● **Collected data**:
= = = =
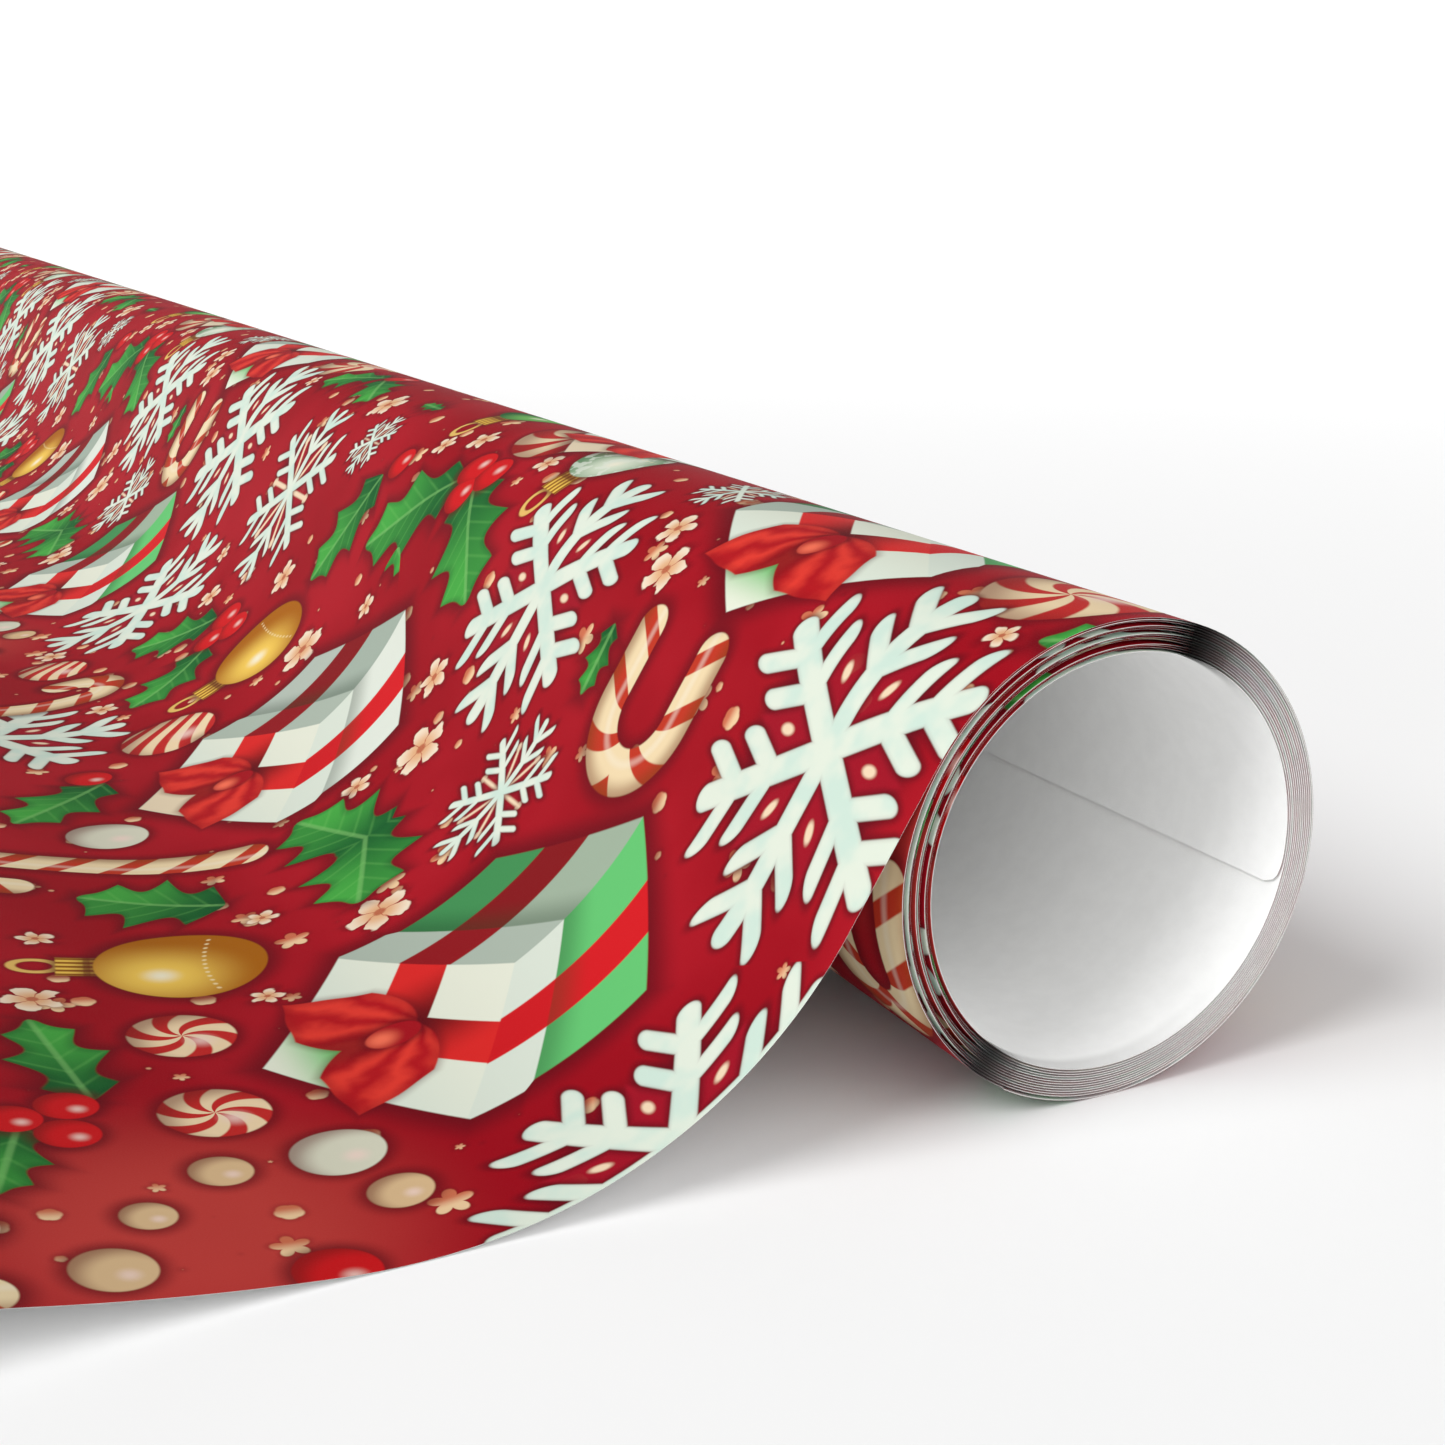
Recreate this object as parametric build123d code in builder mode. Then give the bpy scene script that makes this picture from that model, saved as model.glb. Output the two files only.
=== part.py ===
from build123d import *
import os
from math import ceil, cos, degrees, pi, radians, sin

# A coreless roll of gift wrapping paper that lies on a table with its loose end running out
# over the table. All of it is one long sheet, printed on the outside and plain on the back.
# The sheet is divided here where it bends or slides: each lap of the coil can slip along the
# next one, the coil can turn inside its outermost lap, and the loose end lifts strip by strip.
#
# Frame: X along the roll, origin on its axis at mid-length, +Z up, loose end towards -Y,
# table at Z = -outer_radius. Lengths are in millimetres and angles in degrees.

# The sheet
sheet_width = 762.0  # the roll's length
paper = 0.11  # thickness

# The roll, over the printed face of its outermost lap and over the coil's bore
outer_radius = 21.5
bore_radius = 18.55
running_gap = 0.04  # between the coil and the outermost lap around it
turns = 13  # laps in the coil, inside the outermost lap

# Angles round the roll's axis, from the side of the loose end (0) over the top (90)
seam_angle = 300.0  # where each lap passes into the next
leave_angle = 31.8  # where the loose end leaves the roll
flap_hinge_angle = 150.0  # where the innermost end can bend inwards
inner_end_angle = 195.5  # the sheet's inner edge
seam_gap = 0.05  # between the ends of two laps

# The innermost end of the sheet
end_recess = 0.5  # how far it sits back from the mouths of the roll
end_corner = 1.0  # radius of its worn corners

# The loose end: a straight fall, a sweep that flattens onto the table, a gentle rise, and a
# crest that brings the edge down to the table again. Angles are slopes, up being positive.
sweep_radius = 42.0
landing_radius = 51.6
rise_radius = 195.0
sweep_middle_slope = -32.0
landing_slope = -6.0
rise_slope = 6.0
crest_slope = 12.5
crest_middle_slope = -4.0
edge_slope = -20.2
longest_arc = 3.2  # a longer bend is drawn as several equal arcs, each a face of its own

# Worked out from the above
coil_radius = outer_radius - paper - running_gap  # over the coil's printed face
lap_gap_sum = coil_radius - paper - bore_radius
pitch = lap_gap_sum / (turns - 1)  # from one lap to the next
centre_shift = pitch / 2  # between the centres of a lap's two half circles
fall_slope = leave_angle - 90
table = -outer_radius

sweep_drop = sweep_radius * (cos(radians(landing_slope)) - cos(radians(fall_slope)))
landing_drop = landing_radius * (1 - cos(radians(landing_slope)))
whole_drop = outer_radius * sin(radians(leave_angle)) - (table + paper)
fall_length = (whole_drop - sweep_drop - landing_drop) / cos(radians(leave_angle))

# Sections are drawn in the roll's end plane, with x towards the loose end and y up.
end_plane = Plane(origin=(sheet_width / 2, 0, 0), x_dir=(0, -1, 0), z_dir=(-1, 0, 0))

os.makedirs("parts", exist_ok=True)


def polar(centre, radius, angle):
    """The point at a radius and an angle from a centre."""
    return (
        centre[0] + radius * cos(radians(angle)),
        centre[1] + radius * sin(radians(angle)),
    )


def draw_stretch(arcs):
    """The outline of a stretch of sheet, as edges. An open line builder gets them too.

    Each arc is (centre, printed radius, back radius, start angle, sweep), end to end.
    """
    edges = []
    for centre, printed, back, start, sweep in arcs:
        edges.append(CenterArc(centre, printed, start, sweep))
        edges.append(CenterArc(centre, back, start, sweep))
    centre, printed, back, start, sweep = arcs[0]
    edges.append(Line(polar(centre, printed, start), polar(centre, back, start)))
    centre, printed, back, start, sweep = arcs[-1]
    end = start + sweep
    edges.append(Line(polar(centre, printed, end), polar(centre, back, end)))
    return edges


def finish(part, name):
    """Labels a finished stretch of the sheet and writes it as its own file."""
    part.label = name
    export_step(part, f"parts/{name}.step")


# The coil. Each lap is two half circles that meet on the line through the seam: the back one
# is centred half a pitch from the axis, so that the lap ends one pitch further out.
axis = (0, 0)
back_centre = polar(axis, centre_shift, seam_angle - 180)
half_turn_angle = seam_angle - 180
coil_length = 0

for turn in range(1, turns + 1):
    radius = bore_radius + (turn - 1) * pitch  # the back face's, in the front half
    back_radius = radius - centre_shift
    start_angle = seam_angle - degrees(seam_gap / radius)
    if turn == 1:
        start_angle = flap_hinge_angle
    back_half = (
        back_centre,
        back_radius + paper,
        back_radius,
        start_angle,
        half_turn_angle - start_angle,
    )
    front_half = (axis, radius + paper, radius, half_turn_angle, -180)
    with BuildPart() as lap:
        with BuildSketch(end_plane):
            with BuildLine():
                draw_stretch([back_half, front_half])
            make_face()
        extrude(amount=sheet_width)
    finish(lap.part, f"turn_{turn:02d}")
    coil_length += radians(start_angle - half_turn_angle) * back_radius + pi * radius

# The innermost end, between its bend line and the sheet's inner edge. It sits a little inside
# both mouths, and its two corners are worn round.
flap_radius = bore_radius - centre_shift
flap_start = flap_hinge_angle + degrees(seam_gap / flap_radius)
with BuildPart() as inner_end:
    with BuildSketch(end_plane.offset(end_recess)):
        with BuildLine():
            draw_stretch(
                [
                    (
                        back_centre,
                        flap_radius + paper,
                        flap_radius,
                        flap_start,
                        inner_end_angle - flap_start,
                    )
                ]
            )
        make_face()
    extrude(amount=sheet_width - 2 * end_recess)
    free_edge = inner_end.faces().filter_by(GeomType.PLANE).sort_by(Axis.Z)[0]
    corners = [e for e in free_edge.edges() if e.length < 2 * paper]
    fillet(corners, radius=end_corner)
finish(inner_end.part, "inner_end")
coil_length += radians(inner_end_angle - flap_start) * flap_radius

# The outermost lap, which the roll stands on: from the seam under the roll, up the far side
# and over the top to where the loose end leaves.
lap_start = seam_angle - degrees(seam_gap / outer_radius)
with BuildPart() as outer_lap:
    with BuildSketch(end_plane):
        with BuildLine():
            draw_stretch(
                [(axis, outer_radius, outer_radius - paper, lap_start, leave_angle - lap_start)]
            )
        make_face()
    extrude(amount=sheet_width)
finish(outer_lap.part, "outer_lap")
lap_length = radians(lap_start - leave_angle) * outer_radius

# The loose end. Its printed face is followed from the roll outwards, one strip at a time, and
# each strip starts where the last one ended, in the same direction.
leave_point = polar(axis, outer_radius, leave_angle)
fall_end = polar(leave_point, fall_length, fall_slope)
with BuildPart() as sheet_fall:
    with BuildSketch(end_plane):
        with BuildLine():
            Polyline(
                leave_point,
                fall_end,
                polar(fall_end, paper, fall_slope - 90),
                polar(leave_point, paper, fall_slope - 90),
                close=True,
            )
        make_face()
    extrude(amount=sheet_width)
finish(sheet_fall.part, "sheet_fall")

# Where the rise ends, the crest takes over. Its radius is the one that lands the sheet's edge
# on the table at the edge's slope.
rise_top = (
    table
    + paper
    + landing_radius * (1 - cos(radians(rise_slope)))
    + rise_radius * (cos(radians(rise_slope)) - cos(radians(crest_slope)))
)
edge_height = table + paper * cos(radians(edge_slope))
crest_radius = (rise_top - edge_height) / (
    cos(radians(crest_slope)) - cos(radians(edge_slope))
)

# (name, radius, slope at the far end, +1 where it bends up or -1 where it bends down)
strips = [
    ("sheet_sweep_upper", sweep_radius, sweep_middle_slope, 1),
    ("sheet_sweep_lower", sweep_radius, landing_slope, 1),
    ("sheet_landing", landing_radius, rise_slope, 1),
    ("sheet_rise", rise_radius, crest_slope, 1),
    ("sheet_crest", crest_radius, crest_middle_slope, -1),
    ("sheet_edge", crest_radius, edge_slope, -1),
]
point = fall_end
slope = fall_slope
free_length = fall_length
print("hinge line", "sheet_fall", [round(v, 4) for v in leave_point])
for name, radius, end_slope, bend in strips:
    print("hinge line", name, [round(v, 4) for v in point])
    centre = polar(point, bend * radius, slope + 90)
    start_angle = slope - bend * 90
    sweep = end_slope - slope
    length = radius * abs(radians(sweep))
    arc_count = ceil(length / longest_arc)
    arc_sweep = sweep / arc_count
    back_radius = radius + bend * paper
    arcs = [
        (centre, radius, back_radius, start_angle + i * arc_sweep, arc_sweep)
        for i in range(arc_count)
    ]
    section = end_plane * Face(Wire(draw_stretch(arcs)))
    with BuildPart() as strip:
        extrude(section, amount=sheet_width, dir=end_plane.z_dir, clean=False)
    finish(strip.part, name)
    point = polar(centre, radius, start_angle + sweep)
    slope = end_slope
    free_length += length

print("edge of the loose end", [round(v, 4) for v in point])
print("crest radius", round(crest_radius, 3), "fall length", round(fall_length, 3))
print("lap pitch", round(pitch, 4), "loose length", round(free_length, 1))
print("sheet length", round(coil_length + lap_length + free_length, 1))
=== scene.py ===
import math

import bpy
import numpy as np
from mathutils import Matrix, Vector


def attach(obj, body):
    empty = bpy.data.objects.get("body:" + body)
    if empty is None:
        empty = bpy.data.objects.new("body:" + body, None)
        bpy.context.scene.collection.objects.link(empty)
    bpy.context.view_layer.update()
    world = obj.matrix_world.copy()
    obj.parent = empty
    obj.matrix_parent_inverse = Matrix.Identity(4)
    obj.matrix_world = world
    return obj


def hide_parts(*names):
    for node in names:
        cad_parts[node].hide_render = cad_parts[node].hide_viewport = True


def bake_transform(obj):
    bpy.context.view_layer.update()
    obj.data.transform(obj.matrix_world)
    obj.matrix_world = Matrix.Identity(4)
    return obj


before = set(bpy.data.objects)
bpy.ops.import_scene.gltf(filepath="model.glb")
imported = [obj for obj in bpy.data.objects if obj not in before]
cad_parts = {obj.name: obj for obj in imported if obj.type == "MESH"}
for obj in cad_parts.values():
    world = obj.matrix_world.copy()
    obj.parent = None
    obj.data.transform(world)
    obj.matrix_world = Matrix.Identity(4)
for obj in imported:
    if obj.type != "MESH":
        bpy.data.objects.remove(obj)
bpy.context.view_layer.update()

# One sheet of gift wrap, rolled up without a core, with its loose end drawn out over a table.
# Lengths are in millimetres and angles in degrees until the meshes are made in metres.
# Sections are worked out in the end plane: first number towards the loose end (-Y), second up.
MM = 0.001

# The sheet's measures, as in the CAD
HALF_WIDTH = 381.0
PAPER = 0.11
OUTER_RADIUS = 21.5
BORE_RADIUS = 18.55
RUNNING_GAP = 0.04
TURNS = 13
SEAM_ANGLE = 300.0
HALF_TURN_ANGLE = SEAM_ANGLE - 180
SEAM_GAP = 0.05
LEAVE_ANGLE = 31.8
FLAP_HINGE_ANGLE = 150.0
INNER_END_ANGLE = 195.5
END_RECESS = 0.5
END_CORNER = 1.0
COIL_RADIUS = OUTER_RADIUS - PAPER - RUNNING_GAP
PITCH = (COIL_RADIUS - PAPER - BORE_RADIUS) / (TURNS - 1)
CENTRE_SHIFT = PITCH / 2

# The loose end: (length or radius, slope where it starts, slope where it ends), up being
# positive. The first stretch is straight, and a negative radius bends down.
FALL_LENGTH = 15.06
BENDS = [
    (42.0, -58.2, -6.0),
    (51.6, -6.0, 6.0),
    (195.0, 6.0, 12.5),
    (-101.671, 12.5, -20.2),
]

# ---------------------------------------------------------------------------------------
# Node graphs
# ---------------------------------------------------------------------------------------


def rgb(red, green, blue):
    """A colour given in display values from 0 to 255, as the linear one that shaders use."""
    def linear(value):
        value /= 255
        return value / 12.92 if value <= 0.04045 else ((value + 0.055) / 1.055) ** 2.4

    return (linear(red), linear(green), linear(blue), 1.0)


class Term:
    """A value in a node graph, so that formulas can be written out."""

    def __init__(self, graph, socket):
        self.graph = graph
        self.socket = socket

    def __add__(self, other):
        return self.graph.math("ADD", self, other)

    __radd__ = __add__

    def __sub__(self, other):
        return self.graph.math("SUBTRACT", self, other)

    def __rsub__(self, other):
        return self.graph.math("SUBTRACT", other, self)

    def __mul__(self, other):
        return self.graph.math("MULTIPLY", self, other)

    __rmul__ = __mul__

    def __truediv__(self, other):
        return self.graph.math("DIVIDE", self, other)

    def __neg__(self):
        return self.graph.math("MULTIPLY", self, -1.0)

    def __abs__(self):
        return self.graph.math("ABSOLUTE", self)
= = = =
● **What you should do**: Take the lines above from the first through the one containing "from math import" and reproduce them exactly; include nothing else.

● **Finished answer**:
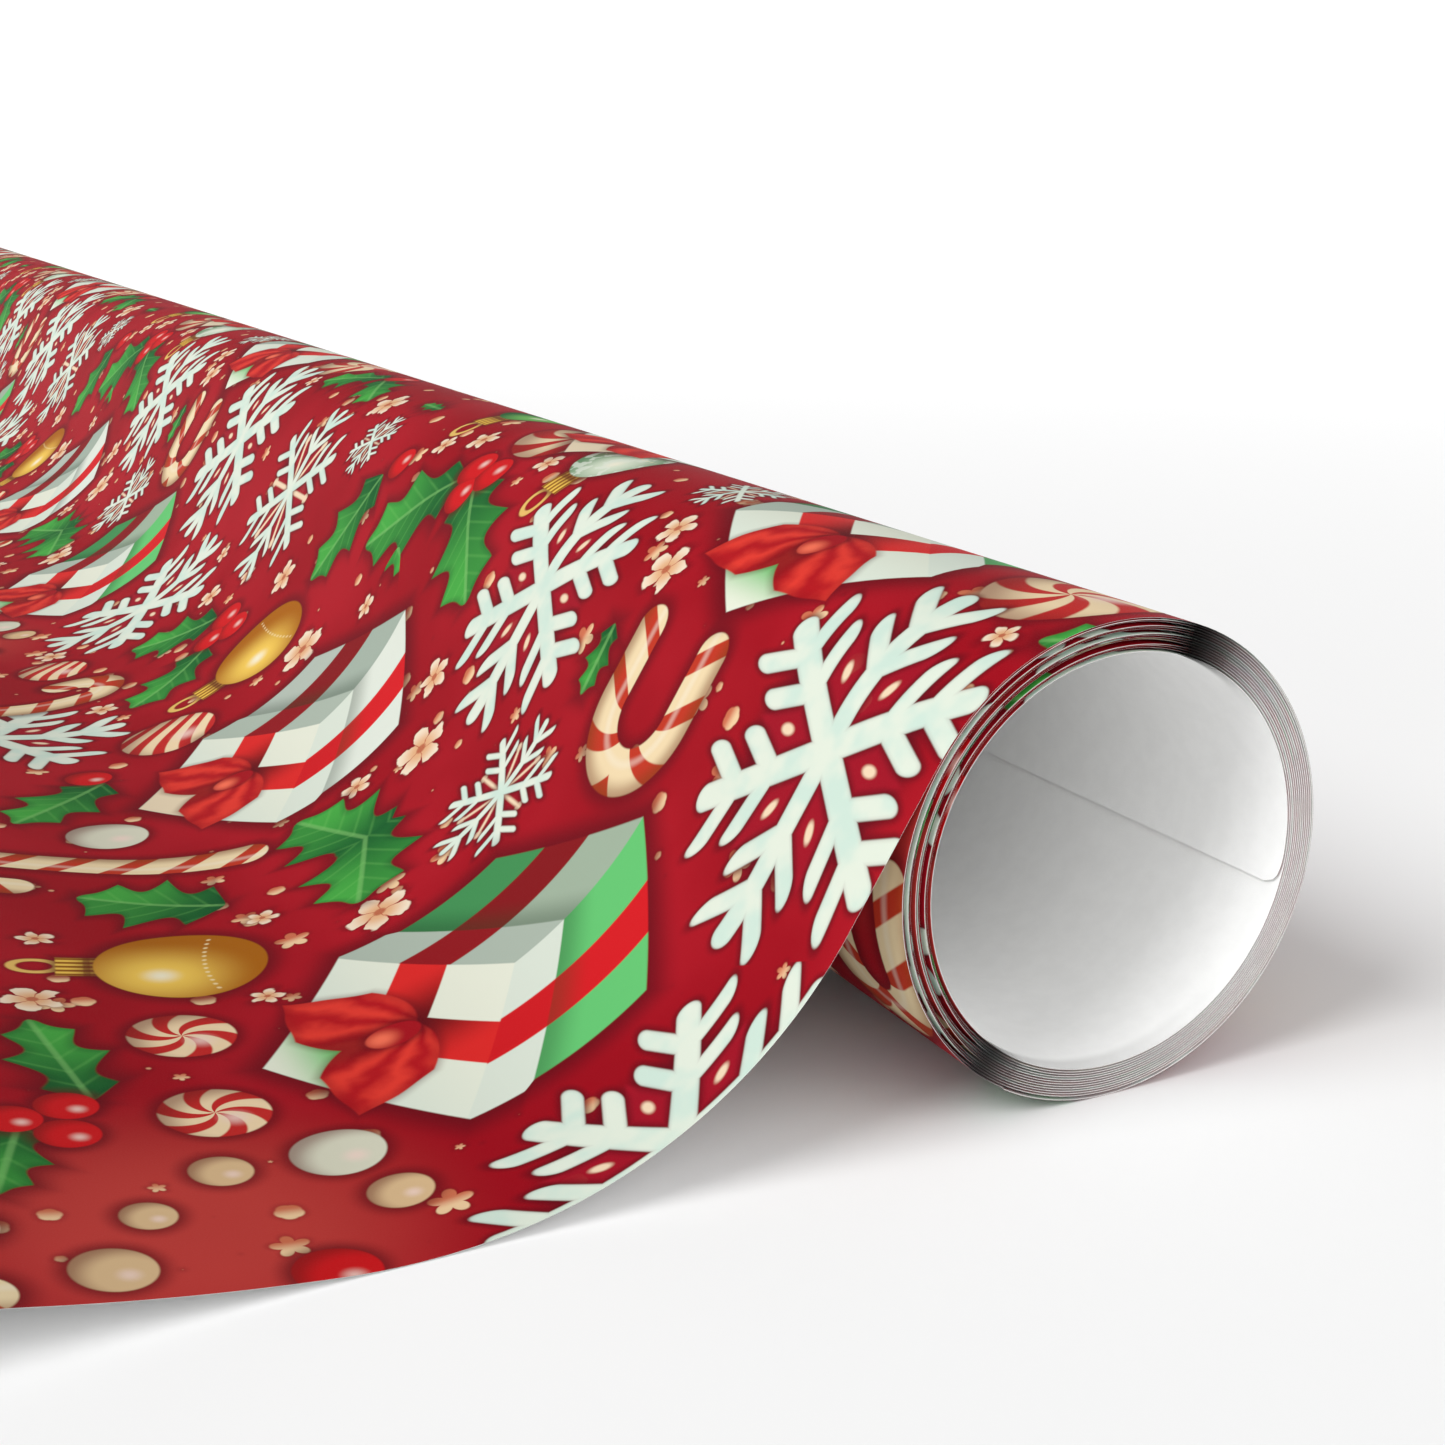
Recreate this object as parametric build123d code in builder mode. Then give the bpy scene script that makes this picture from that model, saved as model.glb. Output the two files only.
=== part.py ===
from build123d import *
import os
from math import ceil, cos, degrees, pi, radians, sin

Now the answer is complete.